In last year’s College Student Guide, I spoke about roommates but never discussed the ever-changing friendships that you’ll gain and lose while in college. You will be a completely different person from freshman year to who you are when you graduate. And during that process you will change and grow friends as well.

As a freshman you may entertain more people while you’re trying to figure out who you are and where you want to be. That’s perfectly normal!

The best thing you can do is meet as many people as you can and interact with people who are completely different from you. There is a lot to learn from those we have the most differences with.

As some friendships grow, others will die off. You may start to realize which friends aren’t conducive to your future and which ones are just not worth the drama. It’s all perfectly normal to be around a positive environment and be around ‘friends’ who push you to be the best you.

Professors

You will have many different professors throughout college. Some of them you’ll love, some of them you won’t be able to understand, and then there will be some who are only around to despise your existence.

Trust me: No matter what kind of professor you have the better the communication, the better the class will go.

The best thing that I can stress with professors is communication.

Everyone at some point during a semester goes through a rough time.

Maybe you’re going through a bad breakup, serious illness in your family, or maybe you’re just simply not understanding the material you’re learning.
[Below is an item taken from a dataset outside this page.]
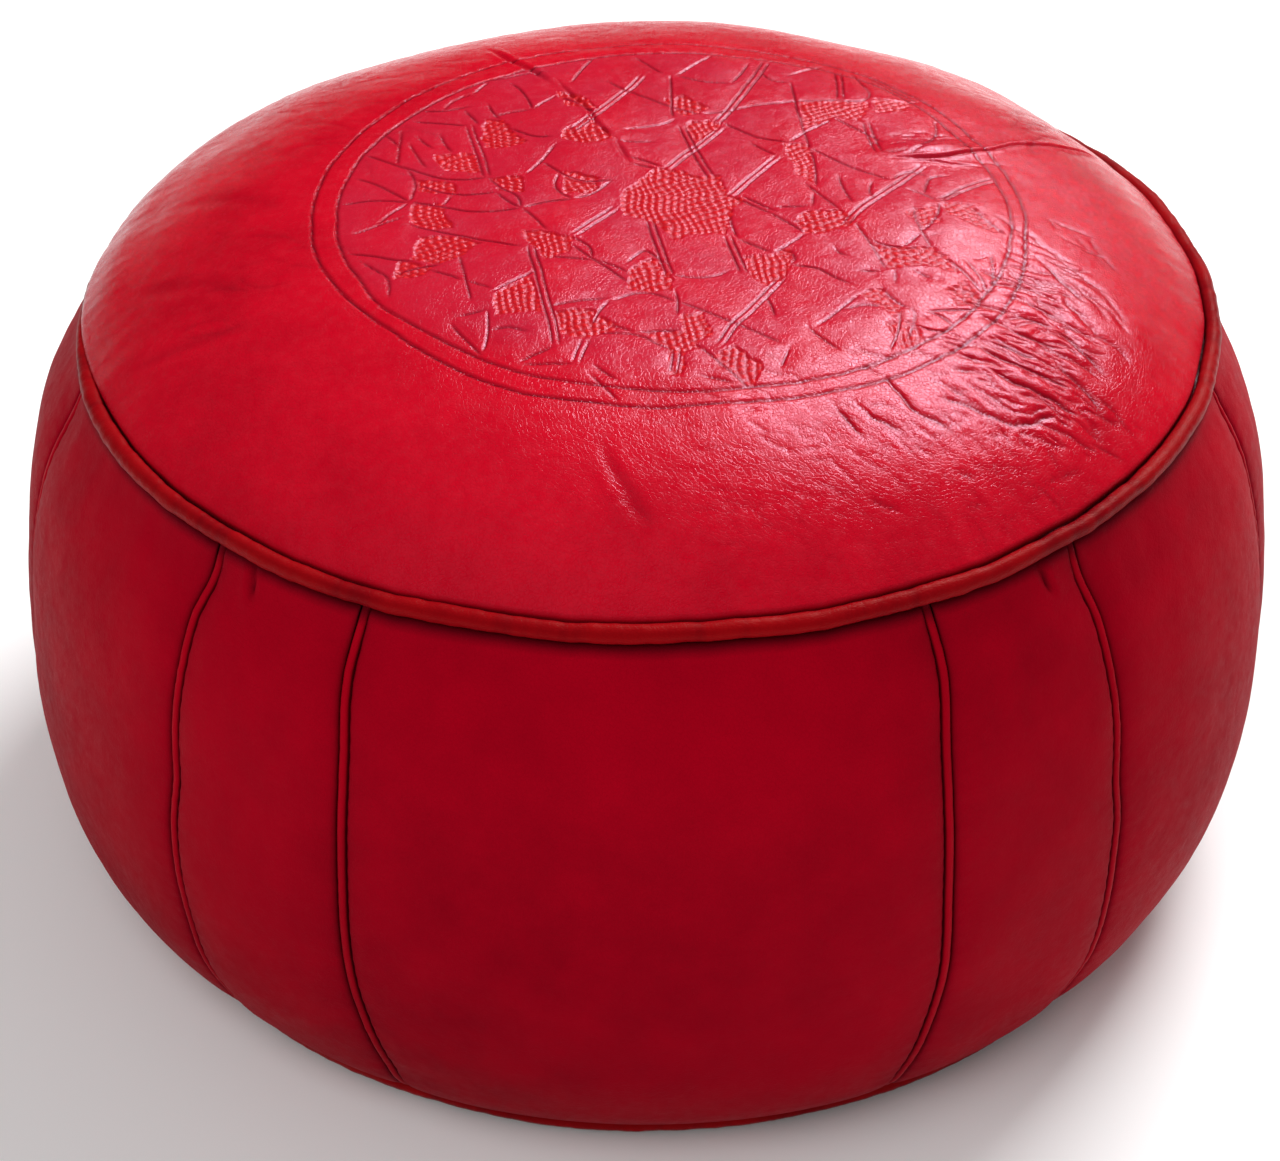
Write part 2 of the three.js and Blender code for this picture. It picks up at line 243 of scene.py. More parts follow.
class Look:
    """A material's node tree, built one node at a time."""

    def __init__(self, name):
        self.material = bpy.data.materials.new(name)
        self.material.use_nodes = True
        self.tree = self.material.node_tree
        self.shader = self.tree.nodes["Principled BSDF"]

    def node(self, kind, inputs=(), **settings):
        made = self.tree.nodes.new(kind)
        for key, value in settings.items():
            setattr(made, key, value)
        for key, value in dict(inputs).items():
            self.put(made.inputs[key], value)
        return made

    def put(self, socket, value):
        if isinstance(value, bpy.types.NodeSocket):
            self.tree.links.new(value, socket)
        else:
            socket.default_value = value

    def set(self, **inputs):
        for key, value in inputs.items():
            self.put(self.shader.inputs[key.replace("_", " ")], value)

    def coordinates(self, stretch=(1, 1, 1)):
        place = self.node("ShaderNodeTexCoord").outputs["Object"]
        if stretch == (1, 1, 1):
            return place
        return self.node("ShaderNodeMapping", {"Vector": place, "Scale": stretch}).outputs["Vector"]

    def noise(self, place, scale, detail, roughness=0.5, distortion=0.0):
        made = self.node("ShaderNodeTexNoise", {
            "Vector": place, "Scale": scale, "Detail": detail, "Roughness": roughness,
            "Distortion": distortion,
        })
        return made.outputs["Fac"]

    def voronoi(self, place, scale, feature="F1"):
        made = self.node("ShaderNodeTexVoronoi", {"Vector": place, "Scale": scale}, feature=feature)
        return made.outputs["Distance"]

    def math(self, operation, a, b, clamp=False):
        return self.node("ShaderNodeMath", {0: a, 1: b}, operation=operation, use_clamp=clamp).outputs[0]

    def spread(self, value, low, high, to_low=0.0, to_high=1.0):
        made = self.node("ShaderNodeMapRange", {
            "Value": value, "From Min": low, "From Max": high, "To Min": to_low, "To Max": to_high,
        })
        return made.outputs["Result"]

    def mix(self, share, a, b):
        made = self.node("ShaderNodeMix", data_type="RGBA")
        for key, value in (("Factor_Float", share), ("A_Color", a), ("B_Color", b)):
            self.put(next(s for s in made.inputs if s.identifier == key), value)
        return next(s for s in made.outputs if s.identifier == "Result_Color")

    def attribute(self, name):
        return self.node("ShaderNodeAttribute", attribute_name=name).outputs["Fac"]

    def bump(self, height, strength, distance, normal=None):
        inputs = {"Height": height, "Strength": strength, "Distance": distance}
        if normal is not None:
            inputs["Normal"] = normal
        return self.node("ShaderNodeBump", inputs).outputs["Normal"]


def leather(name, deep, body, bright, roughness, specular, tint, grain):
    """Goatskin: mottled colour, fine pebbled grain and pores, with shade painted dark into its creases."""
    look = Look(name)
    place = look.coordinates()
    drift = look.spread(look.noise(place, 7.0, 3.0, 0.55), 0.3, 0.7)
    cloud = look.spread(look.noise(place, 38.0, 5.0, 0.6), 0.32, 0.68)
    fleck = look.noise(place, 210.0, 4.0, 0.6)
    warped = look.node("ShaderNodeVectorMath", {
        0: place,
        1: look.node("ShaderNodeVectorMath", {
            0: look.node("ShaderNodeTexNoise", {"Vector": place, "Scale": 130.0}).outputs["Color"],
            "Scale": 0.004,
        }, operation="SCALE").outputs[0],
    }, operation="ADD").outputs[0]
    pebbles = look.voronoi(warped, 620.0, "DISTANCE_TO_EDGE")
    furrow = look.spread(pebbles, 0.0, 0.12)
    pores = look.voronoi(place, 1250.0)
    pore = look.spread(pores, 0.05, 0.4)

    colour = look.mix(drift, deep, body)
    colour = look.mix(look.math("MULTIPLY", cloud, 0.45), colour, bright)
    colour = look.mix(look.spread(furrow, 0.0, 1.0, 0.22 * grain, 0.0), colour, deep)
    rough = look.spread(fleck, 0.3, 0.7, roughness - 0.07, roughness + 0.09)
    stipple = look.attribute("stipple")
    # Overlaid colours: painted shade in creases, seams and recesses; the petals' darker tone, made pinker as
    # a painted sheen; the punched patches' own orange.
    tints_and_painted_light = (
        (look.attribute("petal_tone_and_sheen"), 0.7, (0.47, 0.012, 0.036, 1)),
        (look.attribute("painted_shade"), 0.75, (0.035, 0.0006, 0.004, 1)),
        (stipple, 0.55, (0.74, 0.012, 0.006, 1)),
    )
    for where, strength, tint_colour in tints_and_painted_light:
        colour = look.mix(look.math("MULTIPLY", where, strength, clamp=True), colour, tint_colour)
    rough = look.math("ADD", rough, look.math("MULTIPLY", stipple, 0.14))
    normal = look.bump(furrow, 0.35 * grain, 0.00022)
    normal = look.bump(pore, 0.2 * grain, 0.00012, normal)
    normal = look.bump(cloud, 0.25 * grain, 0.0006, normal)
    normal = look.bump(look.noise(place, 300.0, 2.0, 0.5), 0.3 * grain, 0.0006, normal)
    look.set(
        Base_Color=colour, Roughness=rough, Specular_IOR_Level=specular, Specular_Tint=tint, Normal=normal,
    )
    return look.material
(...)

Please speak up and talk to your professor.

Although they do have to power to pass or fail you, they are still human and may be able to help you by pushing back due dates or coming up with a plan to help you pass the course.

Whatever the issue is, the earlier you speak up, the better chance you have at passing the course because, let’s face it, college is expensive!

And repeating the course will not only hurt your pockets, but also possibly push back your expected graduation. Mom and Dad wouldn’t be happy about that.

If you are having extreme difficulty with a professor, talk to the dean in the department about options. If all else fails, most classes are taught by multiple professors before getting into your concentration in the event of retaking a course.

It’s a marathon, not a sprint

From a very young age, through TV, social media, or whatever platform, we have been given timelines to help guide our lives.

Go to college at 18, finish by 22, be married by 30 and live happily ever after with the prince/princess of your dream.

Well if you don’t already know, plans do not go according to plan.

In college the material can be very dense and challenging. It might take you two times to pass a course and that’s okay!

You might have to take a semester off to save money to pay out of pocket for school, and that’s okay too. No matter what the reason is make sure to move at your own pace, at your own time.

Your degree will still be as rewarding in six years as it would be if you did it in four. No matter how long it takes you, never give up, and remember the journey to success isn’t a sprint.